EXERCISE GOAL
Take the lines from the beginning of the data below through the line holding "with its barrel" and return exactly those.

## START

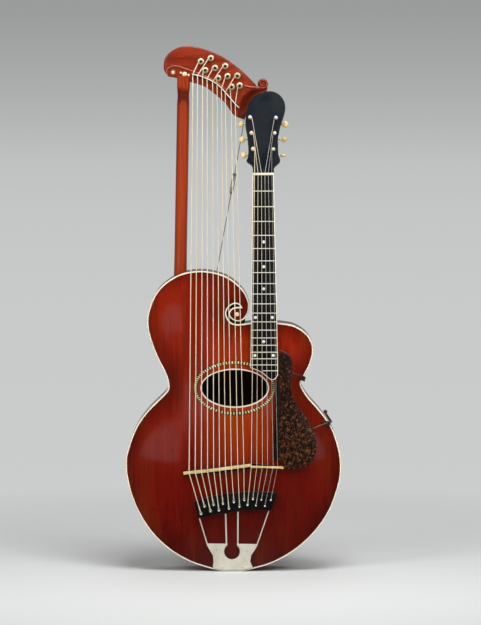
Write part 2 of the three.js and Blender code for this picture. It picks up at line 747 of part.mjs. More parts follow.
const pinHead = (position) => rodAlongDepth(position, pinRadius, pinBlockFront - 3.4, pinBlockFront + 1, 6);
addPiece('pin_block', unite([
  prism(vectors(pinBlockOutline), pinBlockFront, pinBlockBack),
  ...pinPositions.map(pinHead),
]), blackWood());

const plateSlope = 0.093;
const plateBack = -49.3;
const plateFront = plateBack - 1.5;
const leanPlate = (body) => body.warp((vertex) => {
  vertex[1] -= plateSlope * Math.max(vertex[2] - 2, 0);
});
const tailWires = [
  [[-56, 60], [-73.6, 119.5], 1.5], [[-14.7, 60], [-16.4, 129.6], 2],
  [[10.1, 60], [10.5, 133.8], 2], [[51.4, 59], [77.6, 135.8], 1.5],
];
const tailWire = ([[x0, z0], [x1, z1], radius]) => tube([
  new THREE.Vector3(x0, plateFront - plateSlope * (z0 - 2) + 0.6, z0),
  new THREE.Vector3(x1, -70, z1),
], radius, 6);
const tailLip = lipRing(lipThickness, 44.6, plateFront, -38)
  .subtract(prism(vectors([[-60, -1.2], [60, -1.2], [60, 0], [-60, 0]]), -60, 0))
  .intersect(prism(bodyOutline, -60, 0));
const tailpiece = unite([
  leanPlate(prism(vectors(tailpieceOutline), plateFront, plateBack)
    .subtract(rodAlongDepth(keyhole.slice(0, 2), keyhole[2], -60, 0, 20))
    .subtract(box([-12.7, 8.1], [-60, 0], [45, 70]))),
  prism(bodyOutline, plateFront, plateBack).intersect(box([-44.7, 43.1], [-60, 0], [-1, 9])),
  tailLip,
  ...tailWires.map(tailWire),
]);
addPiece('tailpiece', tailpiece, nickel());

// Pickguard, with its upper bracket and its edge clamp

const guardFront = -70.5;
const guardBack = -68;
const upperBracket = tube([
  new THREE.Vector3(126, -67.2, 431), new THREE.Vector3(150, -60, 425),
  new THREE.Vector3(155.8, -50, 423), new THREE.Vector3(155.8, -42, 423),
], 1.6, 6);
const clampRod = tube([
  new THREE.Vector3(170, -67.2, 314), new THREE.Vector3(196, -60, 321),
  new THREE.Vector3(213.5, -51.5, 328.5), new THREE.Vector3(213.5, -42, 328.5),
], 1.6, 6);
const clampKnob = tube([
  new THREE.Vector3(215.2, -42, 326.5), new THREE.Vector3(200.4, -42, 349),
], 3, 8);
addPiece('pickguard', unite([
  prism(vectors(pickguardOutline), guardFront, guardBack),
  upperBracket,
  clampRod,
  clampKnob,
]), shell());

// Stay wire, with its barrel

const stayTop = new THREE.Vector3(24.2, 4, 986.9);
const stayFoot = new THREE.Vector3(-35.5, 0, 656.2);
const stayAt = (share) => new THREE.Vector3().lerpVectors(stayTop, stayFoot, share);
addPiece('stay_wire', tube([stayTop, stayFoot], 0.9, 6)
  .add(tube([stayAt(0.35), stayAt(0.46)], 2.4, 8)), nickel());

// Strings

// The point where a line from a place meets a post on one side: -1 is its left, 1 its right.
function tangentAngle([fromX, fromZ], [centreX, centreZ], radius, side) {
  const dx = fromX - centreX;
  const dz = fromZ - centreZ;
  const spread = Math.acos(radius / Math.hypot(dx, dz));
  return Math.atan2(dz, dx) + side * spread;
}

const turnSteps = 7;
const turnShare = 0.9;

// Most of a turn about a post, as [x, z, share] triples.
function turnPoints(from, centre, radius, side) {
  const start = tangentAngle(from, centre, radius, side);
  return Array.from({ length: turnSteps + 1 }, (_, step) => {
    const share = step / turnSteps;
    const angle = start + side * share * turnShare * 2 * Math.PI;
    return [centre[0] + radius * Math.cos(angle), centre[1] + radius * Math.sin(angle), share];
  });
}

function saddlePoint(index, radius) {
  const x = saddleCrossings[index];
  const z = THREE.MathUtils.mapLinear(x, -108, 39.6, 219, 235.5);
  return new THREE.Vector3(x, saddleTop - fitGap - radius, x > 39.6 ? 234.5 : z);
}

function pinStart(index, radius) {
  const [x, z] = pinPositions[index];
  const saddle = saddlePoint(index, radius);
  const away = new THREE.Vector2(saddle.x - x, saddle.z - z).setLength(pinRadius + radius + 0.6);
  return new THREE.Vector3(x + away.x, pinBlockFront - fitGap - radius, z + away.y);
}

function subBassString(index) {
  const radius = subBassRadii[index];
  const [nutX, nutZ] = subBassNutCrossings[index];
  const windings = turnPoints([nutX, nutZ], pegPositions[index], pegRadius + radius + fitGap, -1);
  return tube([
    pinStart(index, radius),
    saddlePoint(index, radius),
    new THREE.Vector3(nutX, subBassNutTop - fitGap - radius, nutZ),
    ...windings.map(([x, z, share]) => new THREE.Vector3(x, harpFront - 5.6 + 2 * share, z)),
  ], radius, 5);
}

function neckString(index) {
  const radius = neckStringRadii[index];
  const stringIndex = index + pegPositions.length;
  const nutY = nutFront - fitGap - radius;
  const nutPoint = new THREE.Vector3(neckNutCrossings[index], nutY, 873.3);
  const side = index < 3 ? 1 : -1;
  const [postX, postZ] = postPositions[index];
  const centre = [postX, upHeadstock(postZ, postTip)];
  const from = [nutPoint.x, upHeadstock(nutPoint.z, 0)];
  const windings = turnPoints(from, centre, postRadius + radius + fitGap, side);
  return tube([
    pinStart(stringIndex, radius),
    saddlePoint(stringIndex, radius),
    nutPoint,
    ...windings.map(([x, u, share]) =>
      new THREE.Vector3(x, u, windingHeights[index] - 2 * share).applyMatrix4(headFrame)),
  ], radius, 5);
}

pegPositions.forEach((_, index) => {
  addPiece(`sub_bass_string_${index + 1}`, subBassString(index), woundMetal());
});
postPositions.forEach((_, index) => {
  addPiece(`neck_string_${index + 1}`, neckString(index), woundMetal());
});

export default instrument;
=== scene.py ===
"""A ten sub-bass harp guitar: wood, trim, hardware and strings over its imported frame."""

import math

import bmesh
import bpy
import numpy as np
from mathutils import Matrix, Vector
from mathutils.bvhtree import BVHTree


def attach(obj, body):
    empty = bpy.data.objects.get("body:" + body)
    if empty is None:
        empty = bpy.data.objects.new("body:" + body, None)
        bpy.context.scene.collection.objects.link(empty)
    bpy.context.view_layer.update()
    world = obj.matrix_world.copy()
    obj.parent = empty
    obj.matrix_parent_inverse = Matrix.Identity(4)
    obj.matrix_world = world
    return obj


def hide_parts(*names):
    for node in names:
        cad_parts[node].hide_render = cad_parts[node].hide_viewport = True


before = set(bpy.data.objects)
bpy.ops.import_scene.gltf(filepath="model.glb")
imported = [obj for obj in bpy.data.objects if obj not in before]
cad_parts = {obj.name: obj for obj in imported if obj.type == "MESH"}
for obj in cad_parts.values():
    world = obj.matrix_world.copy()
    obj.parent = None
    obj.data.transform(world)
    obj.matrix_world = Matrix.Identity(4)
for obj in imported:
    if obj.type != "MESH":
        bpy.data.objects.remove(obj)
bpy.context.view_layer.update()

bl_info = {
    "name": "Harp Guitar",
    "version": (1, 0, 0),
    "blender": (4, 5, 0),
    "location": "View3D > Sidebar > Harp Guitar",
    "description": "Dresses the frame of a ten sub-bass harp guitar",
    "category": "Object",
}

# Sizes in millimetres, in the frame's own axes: +Z up the neck, the soundboard faces -Y

STRING_SCALE = 641
NUT_LINE = 870
NUT_CREST = 873.3
FIT_GAP = 0.3
EDGE_DEPTH = 48
PLATE = 5
RIM = 3
ARCH_HEIGHT = 15
ARCH_REACH = 150
ARCH_EASING = 500
ARCH_FOOT = 6
CARVED_XS = (-236, 237)
CARVED_ZS = (2, 659)
BODY_REACH = (-235.1, 236.3)
BINDING = 2.8
SOUNDHOLE = (3.5, 404)
SOUNDHOLE_RADII = (72.5, 40.2)
SOUNDHOLE_RING = 2.6
SOUNDHOLE_CORNERS = 96
ROSETTE = (3.1, 404.5)
ROSETTE_RADII = (86.1, 55.4)
ROSETTE_BLOCKS = 164
SCROLL_EYE = (8.5, 564.8)
SCROLL_CURL_RIGHT = 26
BOARD_TOP = 868.3
BODY_JOINT = 546
BOARD_LEFT = (42.3, 39)
BOARD_RIGHT = (88.3, 95.9)
BOARD_FRONT = -57
BOARD_BACK = -51
BOARD_SLOPE = 0.0291
BOARD_END_MIDDLE = 67
BOARD_END_HALF = 30
FRETS = 19
LAST_FRET_LEFT = 64
NECK_CORNERS = 24
NUT_FRONT = -58.2
HEAD_TILT = math.radians(11)
HEAD_FOOT = 874
HEAD_FACE = -53
VENEER = 1.3
HEAD_BACK = 15.6
POST_TIP = 9.5
GEAR_TEETH = 14
GEAR_RADII = (7.7, 6.4)
GEAR_FRONT = 17.7
GEAR_BACK = 20.9
WORM_DEPTH = 20.1
WORM_DROP = 10.5
HARP_FRONT = -27
HARP_CARVING = 18.5
HARP_CELL = 2.5
HARP_CARVED_XS = (-20, 76)
HARP_CARVED_ZS = (988, 1075)
HARP_ROLL_REACH = 21
HARP_ROLL_SPAN = 19
HARP_ROLL_TOP = 1048
PILLAR_FOOT = (-115.9, -14, 644)
PILLAR_HEAD = (-107.9, -14, 1084)
PILLAR_CAPITAL = (1020, 1062)
SADDLE_TOP = -81
SADDLE_SEAT = -72
SADDLE_SLANT = ((-108, 219), (39.6, 235.5))
SADDLE_LEVEL = 234.5
BRIDGE_BACK = -59.5
PIN_BLOCK_FRONT = -75.3
PIN_BLOCK_BACK = -65.3
SUB_BASS_NUT_TOP = -33
PIN_RADIUS = 1.9
PEG_RADIUS = 2.6
PEG_TURNS = 1.9
PADDLE_REACH = 6.6
POST_RADIUS = 2.9
POST_TURNS = 2.9
COIL_STEPS = 18
TAIL_FRONT = -50.8
TAIL_BACK = -49.3
TAIL_LEAN = 0.093
TAIL_BEND = 2
TAIL_WIRE_END = -70
GUARD_FRONT = -70.5
GUARD_BACK = -68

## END

WRITTEN SOLUTION
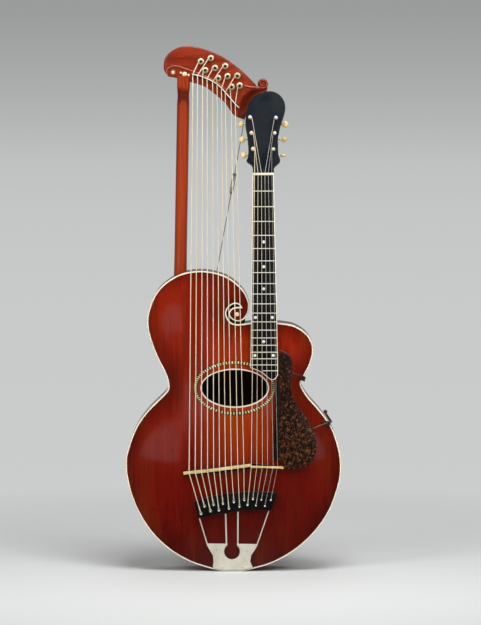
Write part 2 of the three.js and Blender code for this picture. It picks up at line 747 of part.mjs. More parts follow.
const pinHead = (position) => rodAlongDepth(position, pinRadius, pinBlockFront - 3.4, pinBlockFront + 1, 6);
addPiece('pin_block', unite([
  prism(vectors(pinBlockOutline), pinBlockFront, pinBlockBack),
  ...pinPositions.map(pinHead),
]), blackWood());

const plateSlope = 0.093;
const plateBack = -49.3;
const plateFront = plateBack - 1.5;
const leanPlate = (body) => body.warp((vertex) => {
  vertex[1] -= plateSlope * Math.max(vertex[2] - 2, 0);
});
const tailWires = [
  [[-56, 60], [-73.6, 119.5], 1.5], [[-14.7, 60], [-16.4, 129.6], 2],
  [[10.1, 60], [10.5, 133.8], 2], [[51.4, 59], [77.6, 135.8], 1.5],
];
const tailWire = ([[x0, z0], [x1, z1], radius]) => tube([
  new THREE.Vector3(x0, plateFront - plateSlope * (z0 - 2) + 0.6, z0),
  new THREE.Vector3(x1, -70, z1),
], radius, 6);
const tailLip = lipRing(lipThickness, 44.6, plateFront, -38)
  .subtract(prism(vectors([[-60, -1.2], [60, -1.2], [60, 0], [-60, 0]]), -60, 0))
  .intersect(prism(bodyOutline, -60, 0));
const tailpiece = unite([
  leanPlate(prism(vectors(tailpieceOutline), plateFront, plateBack)
    .subtract(rodAlongDepth(keyhole.slice(0, 2), keyhole[2], -60, 0, 20))
    .subtract(box([-12.7, 8.1], [-60, 0], [45, 70]))),
  prism(bodyOutline, plateFront, plateBack).intersect(box([-44.7, 43.1], [-60, 0], [-1, 9])),
  tailLip,
  ...tailWires.map(tailWire),
]);
addPiece('tailpiece', tailpiece, nickel());

// Pickguard, with its upper bracket and its edge clamp

const guardFront = -70.5;
const guardBack = -68;
const upperBracket = tube([
  new THREE.Vector3(126, -67.2, 431), new THREE.Vector3(150, -60, 425),
  new THREE.Vector3(155.8, -50, 423), new THREE.Vector3(155.8, -42, 423),
], 1.6, 6);
const clampRod = tube([
  new THREE.Vector3(170, -67.2, 314), new THREE.Vector3(196, -60, 321),
  new THREE.Vector3(213.5, -51.5, 328.5), new THREE.Vector3(213.5, -42, 328.5),
], 1.6, 6);
const clampKnob = tube([
  new THREE.Vector3(215.2, -42, 326.5), new THREE.Vector3(200.4, -42, 349),
], 3, 8);
addPiece('pickguard', unite([
  prism(vectors(pickguardOutline), guardFront, guardBack),
  upperBracket,
  clampRod,
  clampKnob,
]), shell());

// Stay wire, with its barrel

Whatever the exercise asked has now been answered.